Everything from the line with "const skull = headForm(GAP).add(orbitSolid(sign, GAP));" through the line with "obj.parent = empty" should be repeated exactly, both of those lines included, and nothing else.

### Input material ###

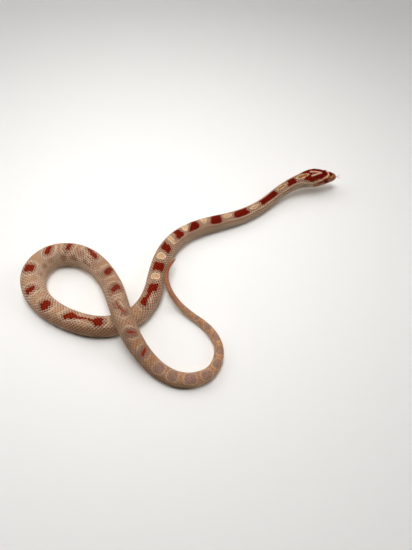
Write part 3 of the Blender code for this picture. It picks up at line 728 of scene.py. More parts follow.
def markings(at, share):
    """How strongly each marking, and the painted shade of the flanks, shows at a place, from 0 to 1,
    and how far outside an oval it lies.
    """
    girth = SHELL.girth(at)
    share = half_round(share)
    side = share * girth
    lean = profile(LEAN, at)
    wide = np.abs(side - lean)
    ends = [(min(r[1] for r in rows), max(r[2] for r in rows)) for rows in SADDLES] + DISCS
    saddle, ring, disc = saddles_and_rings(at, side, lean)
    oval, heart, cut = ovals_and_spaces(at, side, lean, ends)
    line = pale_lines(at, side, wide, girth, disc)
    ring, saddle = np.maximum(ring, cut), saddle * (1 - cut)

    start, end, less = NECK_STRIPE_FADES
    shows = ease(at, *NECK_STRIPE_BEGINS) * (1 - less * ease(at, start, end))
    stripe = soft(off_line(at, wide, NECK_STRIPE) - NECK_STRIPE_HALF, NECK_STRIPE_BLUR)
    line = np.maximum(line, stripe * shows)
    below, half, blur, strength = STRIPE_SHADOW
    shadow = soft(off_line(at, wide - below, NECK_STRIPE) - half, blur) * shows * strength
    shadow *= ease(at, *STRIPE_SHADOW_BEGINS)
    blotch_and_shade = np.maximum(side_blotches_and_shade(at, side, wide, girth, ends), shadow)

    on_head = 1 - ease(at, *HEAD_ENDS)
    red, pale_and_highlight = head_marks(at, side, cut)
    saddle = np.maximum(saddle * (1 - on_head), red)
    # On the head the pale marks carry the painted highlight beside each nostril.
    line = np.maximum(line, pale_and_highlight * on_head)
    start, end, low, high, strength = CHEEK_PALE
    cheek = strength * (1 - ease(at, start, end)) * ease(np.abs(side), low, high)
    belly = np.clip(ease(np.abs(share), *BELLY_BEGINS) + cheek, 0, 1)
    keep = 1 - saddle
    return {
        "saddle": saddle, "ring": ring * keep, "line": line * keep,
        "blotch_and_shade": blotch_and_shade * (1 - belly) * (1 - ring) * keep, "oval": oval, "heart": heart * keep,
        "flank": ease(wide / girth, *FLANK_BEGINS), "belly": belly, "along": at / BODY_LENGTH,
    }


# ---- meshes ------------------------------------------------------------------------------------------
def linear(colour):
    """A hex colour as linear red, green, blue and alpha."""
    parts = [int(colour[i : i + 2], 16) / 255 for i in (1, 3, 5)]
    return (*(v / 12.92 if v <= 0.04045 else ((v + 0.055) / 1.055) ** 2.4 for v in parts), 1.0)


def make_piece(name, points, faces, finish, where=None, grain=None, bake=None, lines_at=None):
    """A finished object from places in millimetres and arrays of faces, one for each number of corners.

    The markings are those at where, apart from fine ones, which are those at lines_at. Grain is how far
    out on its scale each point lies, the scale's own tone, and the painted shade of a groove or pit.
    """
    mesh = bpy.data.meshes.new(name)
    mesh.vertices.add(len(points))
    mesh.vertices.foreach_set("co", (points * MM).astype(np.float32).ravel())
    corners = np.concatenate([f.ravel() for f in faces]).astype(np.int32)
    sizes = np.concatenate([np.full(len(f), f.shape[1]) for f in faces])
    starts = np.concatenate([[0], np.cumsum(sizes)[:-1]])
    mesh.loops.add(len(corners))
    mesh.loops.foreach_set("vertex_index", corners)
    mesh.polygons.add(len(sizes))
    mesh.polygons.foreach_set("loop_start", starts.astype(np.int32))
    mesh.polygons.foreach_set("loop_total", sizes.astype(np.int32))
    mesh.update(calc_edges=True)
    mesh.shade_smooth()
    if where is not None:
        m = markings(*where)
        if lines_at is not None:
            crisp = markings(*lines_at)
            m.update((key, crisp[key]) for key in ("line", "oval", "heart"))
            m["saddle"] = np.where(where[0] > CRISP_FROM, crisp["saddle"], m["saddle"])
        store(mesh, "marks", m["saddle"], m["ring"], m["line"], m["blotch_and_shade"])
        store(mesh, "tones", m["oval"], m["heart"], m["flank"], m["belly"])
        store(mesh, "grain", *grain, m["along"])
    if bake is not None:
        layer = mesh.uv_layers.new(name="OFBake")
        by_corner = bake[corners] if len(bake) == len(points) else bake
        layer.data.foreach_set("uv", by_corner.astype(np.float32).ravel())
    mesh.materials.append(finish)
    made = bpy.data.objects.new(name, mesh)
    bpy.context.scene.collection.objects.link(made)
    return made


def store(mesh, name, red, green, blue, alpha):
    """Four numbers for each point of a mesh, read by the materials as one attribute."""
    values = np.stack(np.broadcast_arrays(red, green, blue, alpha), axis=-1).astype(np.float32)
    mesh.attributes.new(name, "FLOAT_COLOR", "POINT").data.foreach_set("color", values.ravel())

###
### Input material ###

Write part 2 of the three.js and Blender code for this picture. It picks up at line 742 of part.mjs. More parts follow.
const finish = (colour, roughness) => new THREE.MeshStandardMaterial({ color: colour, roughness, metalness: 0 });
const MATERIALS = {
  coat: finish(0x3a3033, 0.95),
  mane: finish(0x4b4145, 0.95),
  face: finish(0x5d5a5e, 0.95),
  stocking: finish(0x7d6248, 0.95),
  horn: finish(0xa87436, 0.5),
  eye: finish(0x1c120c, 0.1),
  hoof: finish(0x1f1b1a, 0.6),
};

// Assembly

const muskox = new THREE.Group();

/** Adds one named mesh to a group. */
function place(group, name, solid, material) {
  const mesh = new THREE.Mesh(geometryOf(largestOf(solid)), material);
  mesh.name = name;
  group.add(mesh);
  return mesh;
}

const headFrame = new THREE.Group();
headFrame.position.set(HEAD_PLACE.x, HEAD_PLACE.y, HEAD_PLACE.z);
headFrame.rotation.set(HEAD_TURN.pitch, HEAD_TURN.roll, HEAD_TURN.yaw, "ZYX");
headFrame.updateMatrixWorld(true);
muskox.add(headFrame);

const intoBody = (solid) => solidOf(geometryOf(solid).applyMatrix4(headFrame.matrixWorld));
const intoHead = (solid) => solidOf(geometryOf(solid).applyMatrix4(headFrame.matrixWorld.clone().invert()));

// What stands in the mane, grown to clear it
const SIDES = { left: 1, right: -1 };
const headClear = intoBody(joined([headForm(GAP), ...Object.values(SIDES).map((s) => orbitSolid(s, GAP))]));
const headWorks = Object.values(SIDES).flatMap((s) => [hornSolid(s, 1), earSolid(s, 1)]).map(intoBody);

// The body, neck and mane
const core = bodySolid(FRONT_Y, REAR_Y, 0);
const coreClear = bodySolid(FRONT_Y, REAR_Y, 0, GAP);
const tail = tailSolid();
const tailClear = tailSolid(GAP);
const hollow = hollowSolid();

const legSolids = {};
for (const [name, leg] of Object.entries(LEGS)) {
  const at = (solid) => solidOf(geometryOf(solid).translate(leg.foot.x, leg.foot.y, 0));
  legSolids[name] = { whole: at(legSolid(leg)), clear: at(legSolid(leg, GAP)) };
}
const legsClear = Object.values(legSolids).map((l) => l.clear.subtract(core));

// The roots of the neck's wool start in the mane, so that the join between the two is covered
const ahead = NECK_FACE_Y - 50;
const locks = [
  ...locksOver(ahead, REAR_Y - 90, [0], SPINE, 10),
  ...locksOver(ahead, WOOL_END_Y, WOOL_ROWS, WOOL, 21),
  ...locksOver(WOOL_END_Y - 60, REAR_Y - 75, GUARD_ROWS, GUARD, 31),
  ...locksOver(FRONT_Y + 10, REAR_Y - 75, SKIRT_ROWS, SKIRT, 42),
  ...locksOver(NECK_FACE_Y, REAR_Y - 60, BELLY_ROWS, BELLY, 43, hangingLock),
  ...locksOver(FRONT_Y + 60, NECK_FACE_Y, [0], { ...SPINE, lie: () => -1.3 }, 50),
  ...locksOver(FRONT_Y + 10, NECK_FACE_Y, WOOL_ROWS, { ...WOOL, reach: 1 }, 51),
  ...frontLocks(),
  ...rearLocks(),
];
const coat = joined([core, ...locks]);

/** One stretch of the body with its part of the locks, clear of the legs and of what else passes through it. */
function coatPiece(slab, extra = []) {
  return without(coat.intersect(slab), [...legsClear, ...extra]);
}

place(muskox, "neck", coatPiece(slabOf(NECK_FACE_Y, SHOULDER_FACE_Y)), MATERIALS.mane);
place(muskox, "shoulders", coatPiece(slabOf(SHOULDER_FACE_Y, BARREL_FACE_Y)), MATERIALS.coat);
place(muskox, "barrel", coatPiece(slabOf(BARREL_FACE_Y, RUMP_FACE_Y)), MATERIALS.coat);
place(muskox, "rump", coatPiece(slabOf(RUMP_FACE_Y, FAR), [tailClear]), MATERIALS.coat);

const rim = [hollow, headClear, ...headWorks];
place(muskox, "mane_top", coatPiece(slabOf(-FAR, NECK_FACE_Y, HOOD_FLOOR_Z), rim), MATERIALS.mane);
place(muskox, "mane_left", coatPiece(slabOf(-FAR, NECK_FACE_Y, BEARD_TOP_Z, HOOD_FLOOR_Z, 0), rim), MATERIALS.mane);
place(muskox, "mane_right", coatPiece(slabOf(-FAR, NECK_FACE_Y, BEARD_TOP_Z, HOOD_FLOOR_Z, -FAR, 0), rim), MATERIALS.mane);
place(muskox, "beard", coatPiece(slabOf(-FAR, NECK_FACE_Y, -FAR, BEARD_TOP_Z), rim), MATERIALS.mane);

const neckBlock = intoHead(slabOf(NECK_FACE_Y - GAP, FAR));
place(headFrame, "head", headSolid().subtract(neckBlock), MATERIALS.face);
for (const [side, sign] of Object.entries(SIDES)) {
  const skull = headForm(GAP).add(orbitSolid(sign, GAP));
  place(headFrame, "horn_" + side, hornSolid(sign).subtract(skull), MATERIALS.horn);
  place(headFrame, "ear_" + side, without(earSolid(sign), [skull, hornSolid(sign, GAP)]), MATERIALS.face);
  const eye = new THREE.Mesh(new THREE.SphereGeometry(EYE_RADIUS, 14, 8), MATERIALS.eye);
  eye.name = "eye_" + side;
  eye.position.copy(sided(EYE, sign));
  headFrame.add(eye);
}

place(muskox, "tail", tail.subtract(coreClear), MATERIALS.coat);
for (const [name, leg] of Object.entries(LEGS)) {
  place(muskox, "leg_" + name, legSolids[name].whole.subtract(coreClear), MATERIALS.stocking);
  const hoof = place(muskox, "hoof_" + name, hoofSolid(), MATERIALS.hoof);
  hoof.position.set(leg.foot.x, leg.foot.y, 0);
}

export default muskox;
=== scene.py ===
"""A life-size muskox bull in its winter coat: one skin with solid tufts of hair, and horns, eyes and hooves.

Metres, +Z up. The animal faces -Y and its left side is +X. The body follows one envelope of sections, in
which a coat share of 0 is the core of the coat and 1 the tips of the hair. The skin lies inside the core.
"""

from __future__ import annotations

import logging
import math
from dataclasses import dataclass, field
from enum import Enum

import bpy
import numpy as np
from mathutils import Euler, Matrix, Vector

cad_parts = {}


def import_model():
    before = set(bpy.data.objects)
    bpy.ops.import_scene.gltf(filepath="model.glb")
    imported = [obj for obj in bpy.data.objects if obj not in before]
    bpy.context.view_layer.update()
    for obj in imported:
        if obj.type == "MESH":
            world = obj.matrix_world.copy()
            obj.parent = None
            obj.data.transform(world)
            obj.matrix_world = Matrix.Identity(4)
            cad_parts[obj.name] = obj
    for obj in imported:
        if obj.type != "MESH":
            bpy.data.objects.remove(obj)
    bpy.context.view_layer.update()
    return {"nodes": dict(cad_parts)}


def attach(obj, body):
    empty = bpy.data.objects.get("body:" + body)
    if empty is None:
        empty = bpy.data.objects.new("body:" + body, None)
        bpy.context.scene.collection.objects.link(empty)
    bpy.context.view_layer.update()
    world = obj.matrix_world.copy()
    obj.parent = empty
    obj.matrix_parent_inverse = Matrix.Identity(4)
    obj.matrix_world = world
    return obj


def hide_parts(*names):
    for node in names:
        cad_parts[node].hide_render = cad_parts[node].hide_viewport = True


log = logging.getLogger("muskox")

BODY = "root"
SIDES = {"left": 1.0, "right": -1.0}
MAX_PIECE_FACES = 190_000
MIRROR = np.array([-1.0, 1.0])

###
### Input material ###

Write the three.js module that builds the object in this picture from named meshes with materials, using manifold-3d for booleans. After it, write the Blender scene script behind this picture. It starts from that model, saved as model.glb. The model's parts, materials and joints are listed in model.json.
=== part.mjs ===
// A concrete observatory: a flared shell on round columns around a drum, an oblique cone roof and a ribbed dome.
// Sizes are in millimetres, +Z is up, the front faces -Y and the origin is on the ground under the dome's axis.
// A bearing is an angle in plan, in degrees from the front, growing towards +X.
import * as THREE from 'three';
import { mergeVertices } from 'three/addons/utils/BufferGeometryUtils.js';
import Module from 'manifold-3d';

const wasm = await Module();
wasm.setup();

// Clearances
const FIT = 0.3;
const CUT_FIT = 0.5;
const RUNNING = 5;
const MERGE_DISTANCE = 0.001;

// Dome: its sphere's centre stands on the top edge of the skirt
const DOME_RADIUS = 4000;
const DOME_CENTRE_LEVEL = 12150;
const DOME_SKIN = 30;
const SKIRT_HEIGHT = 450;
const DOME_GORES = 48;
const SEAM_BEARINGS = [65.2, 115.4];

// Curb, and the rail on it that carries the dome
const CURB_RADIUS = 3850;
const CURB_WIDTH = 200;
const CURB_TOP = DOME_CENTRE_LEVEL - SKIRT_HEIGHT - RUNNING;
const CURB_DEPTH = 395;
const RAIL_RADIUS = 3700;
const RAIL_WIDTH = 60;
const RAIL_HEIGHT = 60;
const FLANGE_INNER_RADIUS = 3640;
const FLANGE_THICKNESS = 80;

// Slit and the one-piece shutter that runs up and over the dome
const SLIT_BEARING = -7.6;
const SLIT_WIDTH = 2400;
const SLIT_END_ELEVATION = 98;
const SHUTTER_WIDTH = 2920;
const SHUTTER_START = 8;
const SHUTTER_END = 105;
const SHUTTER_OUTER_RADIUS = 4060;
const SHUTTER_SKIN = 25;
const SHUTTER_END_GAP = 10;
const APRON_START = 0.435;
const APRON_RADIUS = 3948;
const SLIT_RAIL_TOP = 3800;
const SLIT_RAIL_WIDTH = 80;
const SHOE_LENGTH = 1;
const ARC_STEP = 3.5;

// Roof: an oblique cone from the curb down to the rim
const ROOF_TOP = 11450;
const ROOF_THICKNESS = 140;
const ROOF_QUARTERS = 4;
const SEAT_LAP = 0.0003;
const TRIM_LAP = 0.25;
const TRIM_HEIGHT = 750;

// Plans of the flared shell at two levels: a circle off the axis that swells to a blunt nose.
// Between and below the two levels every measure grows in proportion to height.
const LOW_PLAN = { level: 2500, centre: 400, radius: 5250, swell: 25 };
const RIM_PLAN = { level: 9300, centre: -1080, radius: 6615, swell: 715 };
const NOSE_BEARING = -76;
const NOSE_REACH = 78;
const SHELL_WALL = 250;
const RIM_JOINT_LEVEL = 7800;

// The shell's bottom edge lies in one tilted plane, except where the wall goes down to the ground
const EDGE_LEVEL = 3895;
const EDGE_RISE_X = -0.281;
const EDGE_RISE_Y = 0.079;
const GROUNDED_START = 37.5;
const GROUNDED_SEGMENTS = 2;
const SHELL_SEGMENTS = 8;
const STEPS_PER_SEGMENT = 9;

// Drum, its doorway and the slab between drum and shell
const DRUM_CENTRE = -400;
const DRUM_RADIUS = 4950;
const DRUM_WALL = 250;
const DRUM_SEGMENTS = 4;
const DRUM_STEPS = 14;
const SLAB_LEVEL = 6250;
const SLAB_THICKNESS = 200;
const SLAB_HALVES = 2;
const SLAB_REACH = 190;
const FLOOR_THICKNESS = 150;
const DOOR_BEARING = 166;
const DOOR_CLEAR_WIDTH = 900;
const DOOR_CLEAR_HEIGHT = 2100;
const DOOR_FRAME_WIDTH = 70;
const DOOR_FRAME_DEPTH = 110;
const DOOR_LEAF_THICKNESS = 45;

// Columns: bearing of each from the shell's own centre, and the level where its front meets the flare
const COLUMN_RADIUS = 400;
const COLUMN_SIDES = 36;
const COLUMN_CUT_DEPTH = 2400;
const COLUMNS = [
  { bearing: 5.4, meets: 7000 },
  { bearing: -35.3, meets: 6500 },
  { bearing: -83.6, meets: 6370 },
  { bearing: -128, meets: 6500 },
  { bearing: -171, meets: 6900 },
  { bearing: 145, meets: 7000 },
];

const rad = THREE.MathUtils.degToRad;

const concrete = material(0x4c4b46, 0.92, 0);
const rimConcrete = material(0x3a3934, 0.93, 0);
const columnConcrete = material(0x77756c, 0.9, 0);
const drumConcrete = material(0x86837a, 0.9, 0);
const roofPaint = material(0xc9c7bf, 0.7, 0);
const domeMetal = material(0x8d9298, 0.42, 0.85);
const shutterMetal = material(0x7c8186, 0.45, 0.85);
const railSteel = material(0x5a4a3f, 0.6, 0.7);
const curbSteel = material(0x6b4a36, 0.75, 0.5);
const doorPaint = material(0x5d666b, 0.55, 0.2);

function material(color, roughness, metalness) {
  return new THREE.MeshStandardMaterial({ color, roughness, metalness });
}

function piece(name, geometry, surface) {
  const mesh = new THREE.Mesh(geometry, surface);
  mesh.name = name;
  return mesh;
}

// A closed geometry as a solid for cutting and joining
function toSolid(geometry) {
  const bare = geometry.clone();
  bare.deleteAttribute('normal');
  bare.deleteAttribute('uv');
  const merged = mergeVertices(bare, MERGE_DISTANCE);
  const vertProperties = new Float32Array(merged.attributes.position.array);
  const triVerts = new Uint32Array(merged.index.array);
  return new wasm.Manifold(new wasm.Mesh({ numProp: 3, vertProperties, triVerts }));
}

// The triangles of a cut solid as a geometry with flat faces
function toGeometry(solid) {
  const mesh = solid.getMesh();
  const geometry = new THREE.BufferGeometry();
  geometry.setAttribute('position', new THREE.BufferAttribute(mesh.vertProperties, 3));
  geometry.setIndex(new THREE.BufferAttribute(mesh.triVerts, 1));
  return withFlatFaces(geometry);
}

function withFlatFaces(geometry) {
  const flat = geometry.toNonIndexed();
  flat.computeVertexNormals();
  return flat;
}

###

(Full solution):
  const skull = headForm(GAP).add(orbitSolid(sign, GAP));
  place(headFrame, "horn_" + side, hornSolid(sign).subtract(skull), MATERIALS.horn);
  place(headFrame, "ear_" + side, without(earSolid(sign), [skull, hornSolid(sign, GAP)]), MATERIALS.face);
  const eye = new THREE.Mesh(new THREE.SphereGeometry(EYE_RADIUS, 14, 8), MATERIALS.eye);
  eye.name = "eye_" + side;
  eye.position.copy(sided(EYE, sign));
  headFrame.add(eye);
}

place(muskox, "tail", tail.subtract(coreClear), MATERIALS.coat);
for (const [name, leg] of Object.entries(LEGS)) {
  place(muskox, "leg_" + name, legSolids[name].whole.subtract(coreClear), MATERIALS.stocking);
  const hoof = place(muskox, "hoof_" + name, hoofSolid(), MATERIALS.hoof);
  hoof.position.set(leg.foot.x, leg.foot.y, 0);
}

export default muskox;
=== scene.py ===
"""A life-size muskox bull in its winter coat: one skin with solid tufts of hair, and horns, eyes and hooves.

Metres, +Z up. The animal faces -Y and its left side is +X. The body follows one envelope of sections, in
which a coat share of 0 is the core of the coat and 1 the tips of the hair. The skin lies inside the core.
"""

from __future__ import annotations

import logging
import math
from dataclasses import dataclass, field
from enum import Enum

import bpy
import numpy as np
from mathutils import Euler, Matrix, Vector

cad_parts = {}


def import_model():
    before = set(bpy.data.objects)
    bpy.ops.import_scene.gltf(filepath="model.glb")
    imported = [obj for obj in bpy.data.objects if obj not in before]
    bpy.context.view_layer.update()
    for obj in imported:
        if obj.type == "MESH":
            world = obj.matrix_world.copy()
            obj.parent = None
            obj.data.transform(world)
            obj.matrix_world = Matrix.Identity(4)
            cad_parts[obj.name] = obj
    for obj in imported:
        if obj.type != "MESH":
            bpy.data.objects.remove(obj)
    bpy.context.view_layer.update()
    return {"nodes": dict(cad_parts)}


def attach(obj, body):
    empty = bpy.data.objects.get("body:" + body)
    if empty is None:
        empty = bpy.data.objects.new("body:" + body, None)
        bpy.context.scene.collection.objects.link(empty)
    bpy.context.view_layer.update()
    world = obj.matrix_world.copy()
    obj.parent = empty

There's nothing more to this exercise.